Set problem ->
The listing beneath should be written out in full, exactly as shown.
========
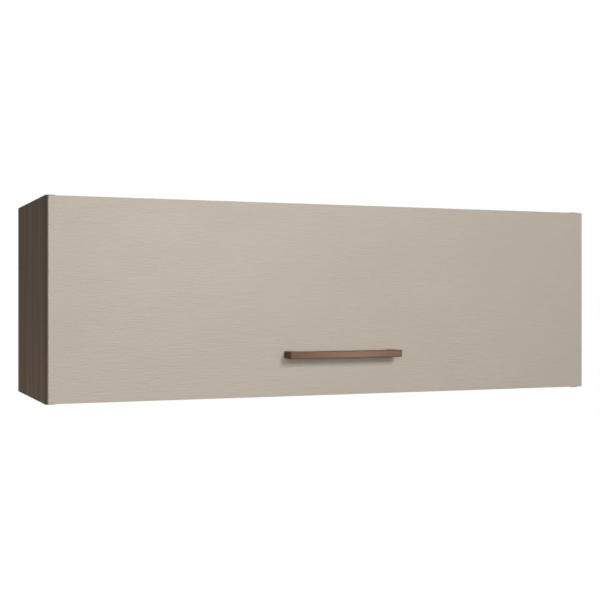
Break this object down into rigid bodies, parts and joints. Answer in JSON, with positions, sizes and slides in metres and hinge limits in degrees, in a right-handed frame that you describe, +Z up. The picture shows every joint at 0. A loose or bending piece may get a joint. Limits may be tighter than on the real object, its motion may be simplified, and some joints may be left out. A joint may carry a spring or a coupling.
{
  "type": "lift up wall cabinet",
  "caption": "Wide low wall cabinet with one full-width lift-up door, a square bar handle, concealed cup hinges and gas struts.",
  "frame": {"origin": "middle of the cabinet's back, on the face that lies against the wall", "axes": "+X to the right along the width, +Y into the wall, +Z up; the door faces -Y"},
  "size_m": [1, 0.3415, 0.331],
  "materials": {
    "brown_board": "dark brown wood-grain laminate, matt, faint vertical pores",
    "back_board": "thin hardboard, brown printed inside, plain fibre outside",
    "door_board": "beige laminate with a fine embossed horizontal grain, silk matt",
    "handle_metal": "satin copper-brown coat over cast metal",
    "screw_steel": "bright zinc plate",
    "cam_zinc": "raw die-cast zinc",
    "clear_bumper": "clear soft silicone",
    "hinge_steel": "nickel-plated pressed steel",
    "bracket_steel": "nickel-plated sheet steel",
    "black_plastic": "moulded black, fine texture",
    "black_paint": "satin black paint",
    "rod_chrome": "hard chrome, polished"
  },
  "bodies": {
    "carcass": {"left_side_panel": "brown_board", "right_side_panel": "brown_board", "top_panel": "brown_board", "bottom_panel": "brown_board", "cam_top_left_front": "cam_zinc", "cam_bolt_top_left_front": "screw_steel", "cam_top_left_rear": "cam_zinc", "cam_bolt_top_left_rear": "screw_steel", "cam_bottom_left_front": "cam_zinc", "cam_bolt_bottom_left_front": "screw_steel", "cam_bottom_left_rear": "cam_zinc", "cam_bolt_bottom_left_rear": "screw_steel", "cam_top_right_front": "cam_zinc", "cam_bolt_top_right_front": "screw_steel", "cam_top_right_rear": "cam_zinc", "cam_bolt_top_right_rear": "screw_steel", "cam_bottom_right_front": "cam_zinc", "cam_bolt_bottom_right_front": "screw_steel", "cam_bottom_right_rear": "cam_zinc", "cam_bolt_bottom_right_rear": "screw_steel", "back_panel": "back_board", "hanging_rail": "brown_board", "wall_bracket_left": "bracket_steel", "wall_bracket_right": "bracket_steel", "hinge_arm_left": "hinge_steel", "hinge_plate_left": "hinge_steel", "hinge_arm_middle": "hinge_steel", "hinge_plate_middle": "hinge_steel", "hinge_arm_right": "hinge_steel", "hinge_plate_right": "hinge_steel", "strut_side_bracket_left": "bracket_steel", "strut_side_bracket_right": "bracket_steel"},
    "door": {"lift_door": "door_board", "bar_handle": "handle_metal", "handle_screw_left": "screw_steel", "handle_screw_right": "screw_steel", "door_bumper_left": "clear_bumper", "door_bumper_right": "clear_bumper", "hinge_cup_left": "hinge_steel", "hinge_cup_middle": "hinge_steel", "hinge_cup_right": "hinge_steel", "strut_door_bracket_left": "bracket_steel", "strut_door_bracket_right": "bracket_steel"},
    "hinge_inner_link_left": {"hinge_inner_link_left": "hinge_steel"},
    "hinge_outer_link_left": {"hinge_outer_link_left": "hinge_steel"},
    "hinge_inner_link_middle": {"hinge_inner_link_middle": "hinge_steel"},
    "hinge_outer_link_middle": {"hinge_outer_link_middle": "hinge_steel"},
    "hinge_inner_link_right": {"hinge_inner_link_right": "hinge_steel"},
    "hinge_outer_link_right": {"hinge_outer_link_right": "hinge_steel"},
    "strut_tube_left": {"strut_tube_socket_left": "black_plastic", "strut_tube_left": "black_paint"},
    "strut_rod_left": {"strut_rod_left": "rod_chrome", "strut_rod_socket_left": "black_plastic", "strut_door_stud_left": "bracket_steel"},
    "strut_tube_right": {"strut_tube_socket_right": "black_plastic", "strut_tube_right": "black_paint"},
    "strut_rod_right": {"strut_rod_right": "rod_chrome", "strut_rod_socket_right": "black_plastic", "strut_door_stud_right": "bracket_steel"}
  },
  "joints": [
    {"name": "door_lift", "type": "hinge", "parent": "carcass", "child": "door", "pos_m": [0, -0.304, 0.15873], "axis": [-1, 0, 0], "range_deg": [0, 90]},
    {"name": "hinge_inner_link_swing_left", "type": "hinge", "parent": "door", "child": "hinge_inner_link_left", "pos_m": [-0.3985, -0.29855, 0.15674], "axis": [-1, 0, 0], "range_deg": [-121.8, 0]},
    {"name": "hinge_inner_link_swing_middle", "type": "hinge", "parent": "door", "child": "hinge_inner_link_middle", "pos_m": [0, -0.29855, 0.15674], "axis": [-1, 0, 0], "range_deg": [-121.8, 0]},
    {"name": "hinge_inner_link_swing_right", "type": "hinge", "parent": "door", "child": "hinge_inner_link_right", "pos_m": [0.3985, -0.29855, 0.15674], "axis": [-1, 0, 0], "range_deg": [-121.8, 0]},
    {"name": "hinge_outer_link_swing_left", "type": "hinge", "parent": "door", "child": "hinge_outer_link_left", "pos_m": [-0.3985, -0.29651, 0.15288], "axis": [-1, 0, 0], "range_deg": [-131.4, 0]},
    {"name": "hinge_outer_link_swing_middle", "type": "hinge", "parent": "door", "child": "hinge_outer_link_middle", "pos_m": [0, -0.29651, 0.15288], "axis": [-1, 0, 0], "range_deg": [-131.4, 0]},
    {"name": "hinge_outer_link_swing_right", "type": "hinge", "parent": "door", "child": "hinge_outer_link_right", "pos_m": [0.3985, -0.29651, 0.15288], "axis": [-1, 0, 0], "range_deg": [-131.4, 0]},
    {"name": "strut_tube_swing_left", "type": "hinge", "parent": "carcass", "child": "strut_tube_left", "pos_m": [-0.469, -0.09411, 0.0134], "axis": [-1, 0, 0], "range_deg": [-3.4, 0]},
    {"name": "strut_tube_swing_right", "type": "hinge", "parent": "carcass", "child": "strut_tube_right", "pos_m": [0.469, -0.09411, 0.0134], "axis": [-1, 0, 0], "range_deg": [-3.4, 0]},
    {"name": "strut_rod_slide_left", "type": "slide", "parent": "strut_tube_left", "child": "strut_rod_left", "axis": [0, -0.8761, 0.482], "range_m": [0, 0.069]},
    {"name": "strut_rod_slide_right", "type": "slide", "parent": "strut_tube_right", "child": "strut_rod_right", "axis": [0, -0.8761, 0.482], "range_m": [0, 0.069]}
  ],
  "couplings": [
    {"joint": "hinge_inner_link_swing_left", "follows": "door_lift", "ratio": -1.3533},
    {"joint": "hinge_inner_link_swing_middle", "follows": "door_lift", "ratio": -1.3533},
    {"joint": "hinge_inner_link_swing_right", "follows": "door_lift", "ratio": -1.3533},
    {"joint": "hinge_outer_link_swing_left", "follows": "door_lift", "ratio": -1.4599},
    {"joint": "hinge_outer_link_swing_middle", "follows": "door_lift", "ratio": -1.4599},
    {"joint": "hinge_outer_link_swing_right", "follows": "door_lift", "ratio": -1.4599},
    {"joint": "strut_tube_swing_left", "follows": "door_lift", "ratio": -0.036779},
    {"joint": "strut_tube_swing_right", "follows": "door_lift", "ratio": -0.036779},
    {"joint": "strut_rod_slide_left", "follows": "door_lift", "m_per_rad": 0.043907},
    {"joint": "strut_rod_slide_right", "follows": "door_lift", "m_per_rad": 0.043907}
  ]
}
========
Full response ->
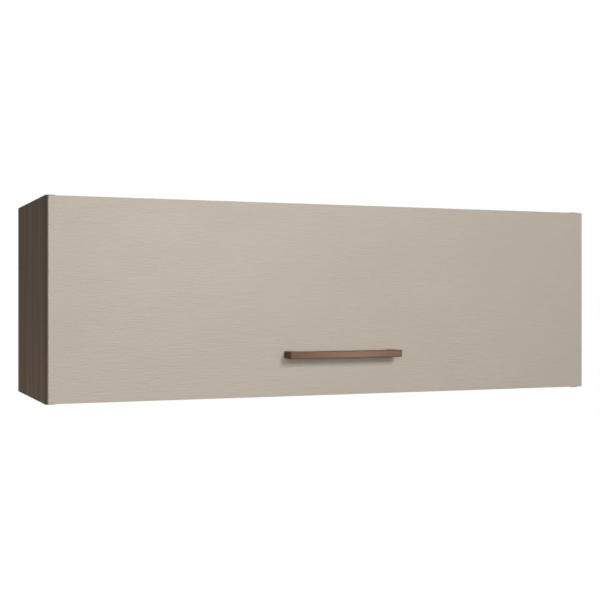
Break this object down into rigid bodies, parts and joints. Answer in JSON, with positions, sizes and slides in metres and hinge limits in degrees, in a right-handed frame that you describe, +Z up. The picture shows every joint at 0. A loose or bending piece may get a joint. Limits may be tighter than on the real object, its motion may be simplified, and some joints may be left out. A joint may carry a spring or a coupling.
{
  "type": "lift up wall cabinet",
  "caption": "Wide low wall cabinet with one full-width lift-up door, a square bar handle, concealed cup hinges and gas struts.",
  "frame": {"origin": "middle of the cabinet's back, on the face that lies against the wall", "axes": "+X to the right along the width, +Y into the wall, +Z up; the door faces -Y"},
  "size_m": [1, 0.3415, 0.331],
  "materials": {
    "brown_board": "dark brown wood-grain laminate, matt, faint vertical pores",
    "back_board": "thin hardboard, brown printed inside, plain fibre outside",
    "door_board": "beige laminate with a fine embossed horizontal grain, silk matt",
    "handle_metal": "satin copper-brown coat over cast metal",
    "screw_steel": "bright zinc plate",
    "cam_zinc": "raw die-cast zinc",
    "clear_bumper": "clear soft silicone",
    "hinge_steel": "nickel-plated pressed steel",
    "bracket_steel": "nickel-plated sheet steel",
    "black_plastic": "moulded black, fine texture",
    "black_paint": "satin black paint",
    "rod_chrome": "hard chrome, polished"
  },
  "bodies": {
    "carcass": {"left_side_panel": "brown_board", "right_side_panel": "brown_board", "top_panel": "brown_board", "bottom_panel": "brown_board", "cam_top_left_front": "cam_zinc", "cam_bolt_top_left_front": "screw_steel", "cam_top_left_rear": "cam_zinc", "cam_bolt_top_left_rear": "screw_steel", "cam_bottom_left_front": "cam_zinc", "cam_bolt_bottom_left_front": "screw_steel", "cam_bottom_left_rear": "cam_zinc", "cam_bolt_bottom_left_rear": "screw_steel", "cam_top_right_front": "cam_zinc", "cam_bolt_top_right_front": "screw_steel", "cam_top_right_rear": "cam_zinc", "cam_bolt_top_right_rear": "screw_steel", "cam_bottom_right_front": "cam_zinc", "cam_bolt_bottom_right_front": "screw_steel", "cam_bottom_right_rear": "cam_zinc", "cam_bolt_bottom_right_rear": "screw_steel", "back_panel": "back_board", "hanging_rail": "brown_board", "wall_bracket_left": "bracket_steel", "wall_bracket_right": "bracket_steel", "hinge_arm_left": "hinge_steel", "hinge_plate_left": "hinge_steel", "hinge_arm_middle": "hinge_steel", "hinge_plate_middle": "hinge_steel", "hinge_arm_right": "hinge_steel", "hinge_plate_right": "hinge_steel", "strut_side_bracket_left": "bracket_steel", "strut_side_bracket_right": "bracket_steel"},
    "door": {"lift_door": "door_board", "bar_handle": "handle_metal", "handle_screw_left": "screw_steel", "handle_screw_right": "screw_steel", "door_bumper_left": "clear_bumper", "door_bumper_right": "clear_bumper", "hinge_cup_left": "hinge_steel", "hinge_cup_middle": "hinge_steel", "hinge_cup_right": "hinge_steel", "strut_door_bracket_left": "bracket_steel", "strut_door_bracket_right": "bracket_steel"},
    "hinge_inner_link_left": {"hinge_inner_link_left": "hinge_steel"},
    "hinge_outer_link_left": {"hinge_outer_link_left": "hinge_steel"},
    "hinge_inner_link_middle": {"hinge_inner_link_middle": "hinge_steel"},
    "hinge_outer_link_middle": {"hinge_outer_link_middle": "hinge_steel"},
    "hinge_inner_link_right": {"hinge_inner_link_right": "hinge_steel"},
    "hinge_outer_link_right": {"hinge_outer_link_right": "hinge_steel"},
    "strut_tube_left": {"strut_tube_socket_left": "black_plastic", "strut_tube_left": "black_paint"},
    "strut_rod_left": {"strut_rod_left": "rod_chrome", "strut_rod_socket_left": "black_plastic", "strut_door_stud_left": "bracket_steel"},
    "strut_tube_right": {"strut_tube_socket_right": "black_plastic", "strut_tube_right": "black_paint"},
    "strut_rod_right": {"strut_rod_right": "rod_chrome", "strut_rod_socket_right": "black_plastic", "strut_door_stud_right": "bracket_steel"}
  },
  "joints": [
    {"name": "door_lift", "type": "hinge", "parent": "carcass", "child": "door", "pos_m": [0, -0.304, 0.15873], "axis": [-1, 0, 0], "range_deg": [0, 90]},
    {"name": "hinge_inner_link_swing_left", "type": "hinge", "parent": "door", "child": "hinge_inner_link_left", "pos_m": [-0.3985, -0.29855, 0.15674], "axis": [-1, 0, 0], "range_deg": [-121.8, 0]},
    {"name": "hinge_inner_link_swing_middle", "type": "hinge", "parent": "door", "child": "hinge_inner_link_middle", "pos_m": [0, -0.29855, 0.15674], "axis": [-1, 0, 0], "range_deg": [-121.8, 0]},
    {"name": "hinge_inner_link_swing_right", "type": "hinge", "parent": "door", "child": "hinge_inner_link_right", "pos_m": [0.3985, -0.29855, 0.15674], "axis": [-1, 0, 0], "range_deg": [-121.8, 0]},
    {"name": "hinge_outer_link_swing_left", "type": "hinge", "parent": "door", "child": "hinge_outer_link_left", "pos_m": [-0.3985, -0.29651, 0.15288], "axis": [-1, 0, 0], "range_deg": [-131.4, 0]},
    {"name": "hinge_outer_link_swing_middle", "type": "hinge", "parent": "door", "child": "hinge_outer_link_middle", "pos_m": [0, -0.29651, 0.15288], "axis": [-1, 0, 0], "range_deg": [-131.4, 0]},
    {"name": "hinge_outer_link_swing_right", "type": "hinge", "parent": "door", "child": "hinge_outer_link_right", "pos_m": [0.3985, -0.29651, 0.15288], "axis": [-1, 0, 0], "range_deg": [-131.4, 0]},
    {"name": "strut_tube_swing_left", "type": "hinge", "parent": "carcass", "child": "strut_tube_left", "pos_m": [-0.469, -0.09411, 0.0134], "axis": [-1, 0, 0], "range_deg": [-3.4, 0]},
    {"name": "strut_tube_swing_right", "type": "hinge", "parent": "carcass", "child": "strut_tube_right", "pos_m": [0.469, -0.09411, 0.0134], "axis": [-1, 0, 0], "range_deg": [-3.4, 0]},
    {"name": "strut_rod_slide_left", "type": "slide", "parent": "strut_tube_left", "child": "strut_rod_left", "axis": [0, -0.8761, 0.482], "range_m": [0, 0.069]},
    {"name": "strut_rod_slide_right", "type": "slide", "parent": "strut_tube_right", "child": "strut_rod_right", "axis": [0, -0.8761, 0.482], "range_m": [0, 0.069]}
  ],
  "couplings": [
    {"joint": "hinge_inner_link_swing_left", "follows": "door_lift", "ratio": -1.3533},
    {"joint": "hinge_inner_link_swing_middle", "follows": "door_lift", "ratio": -1.3533},
    {"joint": "hinge_inner_link_swing_right", "follows": "door_lift", "ratio": -1.3533},
    {"joint": "hinge_outer_link_swing_left", "follows": "door_lift", "ratio": -1.4599},
    {"joint": "hinge_outer_link_swing_middle", "follows": "door_lift", "ratio": -1.4599},
    {"joint": "hinge_outer_link_swing_right", "follows": "door_lift", "ratio": -1.4599},
    {"joint": "strut_tube_swing_left", "follows": "door_lift", "ratio": -0.036779},
    {"joint": "strut_tube_swing_right", "follows": "door_lift", "ratio": -0.036779},
    {"joint": "strut_rod_slide_left", "follows": "door_lift", "m_per_rad": 0.043907},
    {"joint": "strut_rod_slide_right", "follows": "door_lift", "m_per_rad": 0.043907}
  ]
}